[start Provided data]

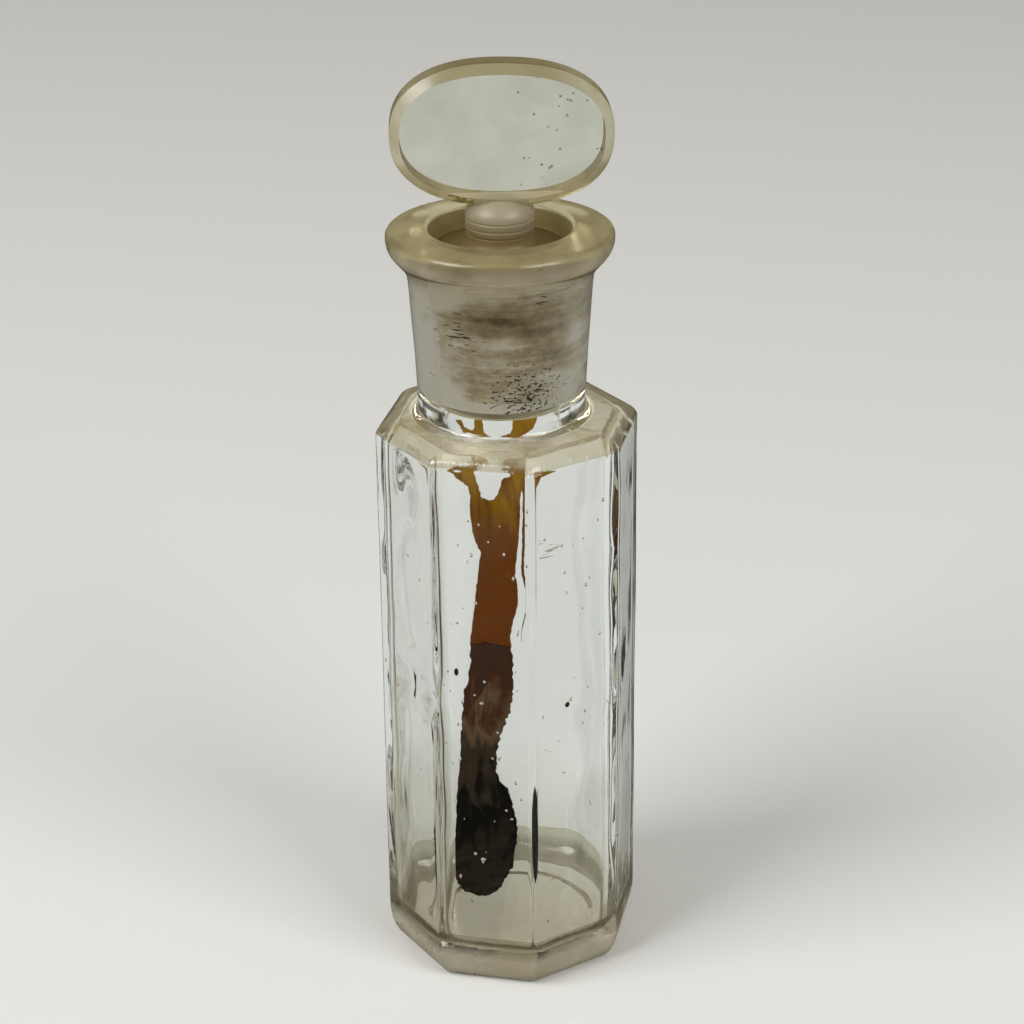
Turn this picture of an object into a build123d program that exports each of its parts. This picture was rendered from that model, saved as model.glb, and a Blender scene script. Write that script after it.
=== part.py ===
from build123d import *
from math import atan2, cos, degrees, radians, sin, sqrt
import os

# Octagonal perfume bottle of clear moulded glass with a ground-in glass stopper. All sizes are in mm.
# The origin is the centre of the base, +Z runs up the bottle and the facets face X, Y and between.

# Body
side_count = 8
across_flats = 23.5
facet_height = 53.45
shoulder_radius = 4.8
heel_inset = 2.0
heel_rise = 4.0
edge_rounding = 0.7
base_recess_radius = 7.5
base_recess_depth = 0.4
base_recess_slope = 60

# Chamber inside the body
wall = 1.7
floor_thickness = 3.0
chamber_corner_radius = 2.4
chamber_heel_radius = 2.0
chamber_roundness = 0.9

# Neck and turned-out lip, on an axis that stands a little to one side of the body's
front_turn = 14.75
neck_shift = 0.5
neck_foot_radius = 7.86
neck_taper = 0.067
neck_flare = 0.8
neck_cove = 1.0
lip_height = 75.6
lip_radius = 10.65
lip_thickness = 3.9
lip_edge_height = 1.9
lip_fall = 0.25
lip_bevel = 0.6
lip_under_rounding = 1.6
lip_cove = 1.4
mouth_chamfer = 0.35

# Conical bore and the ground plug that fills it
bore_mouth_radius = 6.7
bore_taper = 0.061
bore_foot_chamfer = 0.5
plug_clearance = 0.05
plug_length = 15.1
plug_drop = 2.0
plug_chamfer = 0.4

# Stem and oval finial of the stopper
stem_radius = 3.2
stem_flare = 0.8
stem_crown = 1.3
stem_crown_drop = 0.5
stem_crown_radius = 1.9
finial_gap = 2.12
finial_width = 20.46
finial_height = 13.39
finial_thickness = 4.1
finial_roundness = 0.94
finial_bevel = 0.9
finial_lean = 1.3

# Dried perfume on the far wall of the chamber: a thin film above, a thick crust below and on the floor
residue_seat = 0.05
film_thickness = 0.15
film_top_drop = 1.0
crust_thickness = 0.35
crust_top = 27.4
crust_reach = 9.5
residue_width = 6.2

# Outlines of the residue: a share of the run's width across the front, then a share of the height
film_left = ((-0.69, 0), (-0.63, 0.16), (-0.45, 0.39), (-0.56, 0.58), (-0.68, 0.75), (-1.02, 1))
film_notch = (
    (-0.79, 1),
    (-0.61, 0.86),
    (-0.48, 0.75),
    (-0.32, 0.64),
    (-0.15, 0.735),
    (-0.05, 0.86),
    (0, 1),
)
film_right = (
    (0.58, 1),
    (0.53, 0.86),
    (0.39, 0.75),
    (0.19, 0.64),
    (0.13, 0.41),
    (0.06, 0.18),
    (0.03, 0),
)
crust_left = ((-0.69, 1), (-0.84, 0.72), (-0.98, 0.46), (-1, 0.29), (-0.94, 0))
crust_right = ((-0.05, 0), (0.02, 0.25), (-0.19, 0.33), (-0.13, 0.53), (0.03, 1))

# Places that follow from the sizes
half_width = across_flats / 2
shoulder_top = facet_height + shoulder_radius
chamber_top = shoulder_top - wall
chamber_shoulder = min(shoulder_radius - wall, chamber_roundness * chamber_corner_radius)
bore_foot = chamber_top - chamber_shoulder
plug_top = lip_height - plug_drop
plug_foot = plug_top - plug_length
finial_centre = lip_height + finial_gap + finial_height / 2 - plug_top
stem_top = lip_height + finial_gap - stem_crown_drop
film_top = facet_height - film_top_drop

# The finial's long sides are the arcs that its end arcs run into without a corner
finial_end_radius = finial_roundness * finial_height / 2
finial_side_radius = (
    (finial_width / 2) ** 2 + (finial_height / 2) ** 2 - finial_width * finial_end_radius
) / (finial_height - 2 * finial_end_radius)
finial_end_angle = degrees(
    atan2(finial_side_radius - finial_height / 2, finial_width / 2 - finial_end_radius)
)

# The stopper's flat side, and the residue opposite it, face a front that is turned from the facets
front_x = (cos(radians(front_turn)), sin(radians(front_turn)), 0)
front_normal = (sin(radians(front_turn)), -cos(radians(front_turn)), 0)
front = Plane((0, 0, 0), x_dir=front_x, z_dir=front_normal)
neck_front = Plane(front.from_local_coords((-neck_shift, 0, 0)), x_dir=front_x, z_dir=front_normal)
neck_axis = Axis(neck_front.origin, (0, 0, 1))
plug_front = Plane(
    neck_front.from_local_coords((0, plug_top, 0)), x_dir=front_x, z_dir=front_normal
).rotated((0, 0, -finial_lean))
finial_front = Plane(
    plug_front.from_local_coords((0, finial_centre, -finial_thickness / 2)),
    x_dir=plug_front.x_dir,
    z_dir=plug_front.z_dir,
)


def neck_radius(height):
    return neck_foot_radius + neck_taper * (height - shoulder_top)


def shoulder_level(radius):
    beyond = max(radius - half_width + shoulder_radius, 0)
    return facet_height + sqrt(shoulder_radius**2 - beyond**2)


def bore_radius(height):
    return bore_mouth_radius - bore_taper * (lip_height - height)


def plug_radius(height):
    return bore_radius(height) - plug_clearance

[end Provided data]

» Task to carry out
Write out the whole listing exactly.

» Answer for this exercise
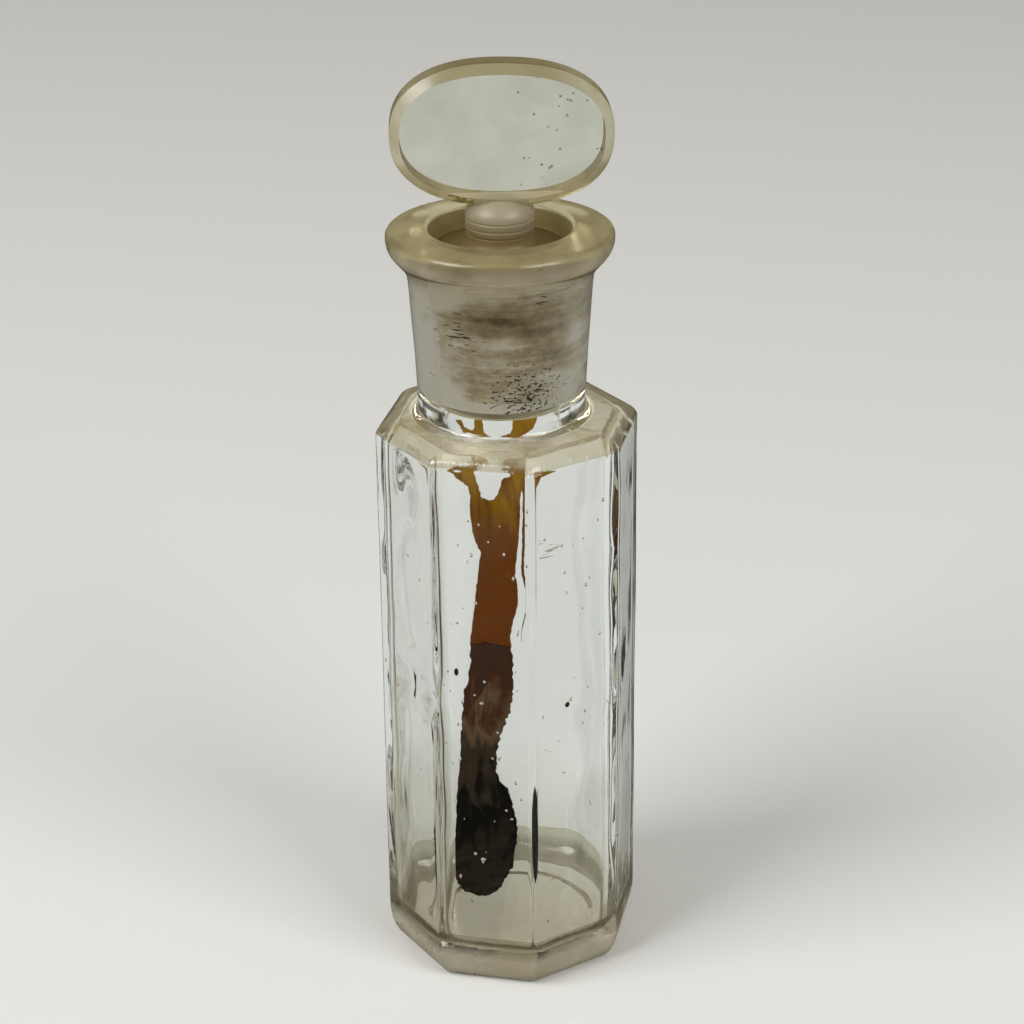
Turn this picture of an object into a build123d program that exports each of its parts. This picture was rendered from that model, saved as model.glb, and a Blender scene script. Write that script after it.
=== part.py ===
from build123d import *
from math import atan2, cos, degrees, radians, sin, sqrt
import os

# Octagonal perfume bottle of clear moulded glass with a ground-in glass stopper. All sizes are in mm.
# The origin is the centre of the base, +Z runs up the bottle and the facets face X, Y and between.

# Body
side_count = 8
across_flats = 23.5
facet_height = 53.45
shoulder_radius = 4.8
heel_inset = 2.0
heel_rise = 4.0
edge_rounding = 0.7
base_recess_radius = 7.5
base_recess_depth = 0.4
base_recess_slope = 60

# Chamber inside the body
wall = 1.7
floor_thickness = 3.0
chamber_corner_radius = 2.4
chamber_heel_radius = 2.0
chamber_roundness = 0.9

# Neck and turned-out lip, on an axis that stands a little to one side of the body's
front_turn = 14.75
neck_shift = 0.5
neck_foot_radius = 7.86
neck_taper = 0.067
neck_flare = 0.8
neck_cove = 1.0
lip_height = 75.6
lip_radius = 10.65
lip_thickness = 3.9
lip_edge_height = 1.9
lip_fall = 0.25
lip_bevel = 0.6
lip_under_rounding = 1.6
lip_cove = 1.4
mouth_chamfer = 0.35

# Conical bore and the ground plug that fills it
bore_mouth_radius = 6.7
bore_taper = 0.061
bore_foot_chamfer = 0.5
plug_clearance = 0.05
plug_length = 15.1
plug_drop = 2.0
plug_chamfer = 0.4

# Stem and oval finial of the stopper
stem_radius = 3.2
stem_flare = 0.8
stem_crown = 1.3
stem_crown_drop = 0.5
stem_crown_radius = 1.9
finial_gap = 2.12
finial_width = 20.46
finial_height = 13.39
finial_thickness = 4.1
finial_roundness = 0.94
finial_bevel = 0.9
finial_lean = 1.3

# Dried perfume on the far wall of the chamber: a thin film above, a thick crust below and on the floor
residue_seat = 0.05
film_thickness = 0.15
film_top_drop = 1.0
crust_thickness = 0.35
crust_top = 27.4
crust_reach = 9.5
residue_width = 6.2

# Outlines of the residue: a share of the run's width across the front, then a share of the height
film_left = ((-0.69, 0), (-0.63, 0.16), (-0.45, 0.39), (-0.56, 0.58), (-0.68, 0.75), (-1.02, 1))
film_notch = (
    (-0.79, 1),
    (-0.61, 0.86),
    (-0.48, 0.75),
    (-0.32, 0.64),
    (-0.15, 0.735),
    (-0.05, 0.86),
    (0, 1),
)
film_right = (
    (0.58, 1),
    (0.53, 0.86),
    (0.39, 0.75),
    (0.19, 0.64),
    (0.13, 0.41),
    (0.06, 0.18),
    (0.03, 0),
)
crust_left = ((-0.69, 1), (-0.84, 0.72), (-0.98, 0.46), (-1, 0.29), (-0.94, 0))
crust_right = ((-0.05, 0), (0.02, 0.25), (-0.19, 0.33), (-0.13, 0.53), (0.03, 1))

# Places that follow from the sizes
half_width = across_flats / 2
shoulder_top = facet_height + shoulder_radius
chamber_top = shoulder_top - wall
chamber_shoulder = min(shoulder_radius - wall, chamber_roundness * chamber_corner_radius)
bore_foot = chamber_top - chamber_shoulder
plug_top = lip_height - plug_drop
plug_foot = plug_top - plug_length
finial_centre = lip_height + finial_gap + finial_height / 2 - plug_top
stem_top = lip_height + finial_gap - stem_crown_drop
film_top = facet_height - film_top_drop

# The finial's long sides are the arcs that its end arcs run into without a corner
finial_end_radius = finial_roundness * finial_height / 2
finial_side_radius = (
    (finial_width / 2) ** 2 + (finial_height / 2) ** 2 - finial_width * finial_end_radius
) / (finial_height - 2 * finial_end_radius)
finial_end_angle = degrees(
    atan2(finial_side_radius - finial_height / 2, finial_width / 2 - finial_end_radius)
)

# The stopper's flat side, and the residue opposite it, face a front that is turned from the facets
front_x = (cos(radians(front_turn)), sin(radians(front_turn)), 0)
front_normal = (sin(radians(front_turn)), -cos(radians(front_turn)), 0)
front = Plane((0, 0, 0), x_dir=front_x, z_dir=front_normal)
neck_front = Plane(front.from_local_coords((-neck_shift, 0, 0)), x_dir=front_x, z_dir=front_normal)
neck_axis = Axis(neck_front.origin, (0, 0, 1))
plug_front = Plane(
    neck_front.from_local_coords((0, plug_top, 0)), x_dir=front_x, z_dir=front_normal
).rotated((0, 0, -finial_lean))
finial_front = Plane(
    plug_front.from_local_coords((0, finial_centre, -finial_thickness / 2)),
    x_dir=plug_front.x_dir,
    z_dir=plug_front.z_dir,
)


def neck_radius(height):
    return neck_foot_radius + neck_taper * (height - shoulder_top)


def shoulder_level(radius):
    beyond = max(radius - half_width + shoulder_radius, 0)
    return facet_height + sqrt(shoulder_radius**2 - beyond**2)


def bore_radius(height):
    return bore_mouth_radius - bore_taper * (lip_height - height)


def plug_radius(height):
    return bore_radius(height) - plug_clearance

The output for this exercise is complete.